De tous les écrivains de notre xviie siècle, Molière est, en effet, peut-être le plus exactement, largement et complètement français, plus même que La Fontaine, trop poète pour nous représenter. Au lieu que le génie de Molière n’est que les qualités françaises portées à un degré supérieur de puissance et de netteté. De là son succès, qui fut très grand de son temps, en dépit de ses ennemis. Jamais ils ne purent lui aliéner le roi, ni même les marquis : ces turlupins et petits maîtres dont il se raillait si joyeusement lurent les plus ardents à l’applaudir. Tout au plus, dans les dernières années, trouva-t-on que décidément il revenait trop souvent à la peinture des mœurs bourgeoises, au lieu de présenter les mœurs de cour : il n’y avait pas assez de marquis dans ses dernières pièces ! À peine fut-il mort, toutes les attaques, et les jalousies, et les réserves cessèrent ; il fut classé comme un génie inimitable et sans égal, et jamais peut-être réputation ne s’est soutenue aussi constamment que la sienne.

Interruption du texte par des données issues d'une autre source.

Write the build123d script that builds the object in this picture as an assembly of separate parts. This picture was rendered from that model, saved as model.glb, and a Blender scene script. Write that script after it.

5. CONTEMPORAINS ET SUCCESSEURS DE MOLIÈRE.


Molière n’était d’aucune école : il n’a pas fait école non plus. Comme il n’avait pas apporté une théorie nouvelle, ni une forme nouvelle de son art, et que les qualités personnelles de son génie faisaient la valeur de son œuvre, il n’exerça pas l’influence qu’on aurait pu croire. Il contribua — bien malgré lui — à enfoncer dans les esprits une idée fausse, née d’une étude superficielle de son théâtre : l’idée d’une comédie de caractères, sans tableaux de mœurs, au comique noble et contenu, et qui serait la forme supérieure de la comédie. Jusqu’à notre siècle, l’idée de la comédie de caractères, abstraite et sérieuse, hantera le cerveau d’excellents écrivains. Et d’autre part, ceux qui n’auront pas de si hautes ambitions ne chercheront plus à donner une valeur universelle ni une portée morale à leurs peintures de mœurs ou à leurs folles fantaisies : ils s’amuseront à des pochades et à des bouffonneries sans conséquence.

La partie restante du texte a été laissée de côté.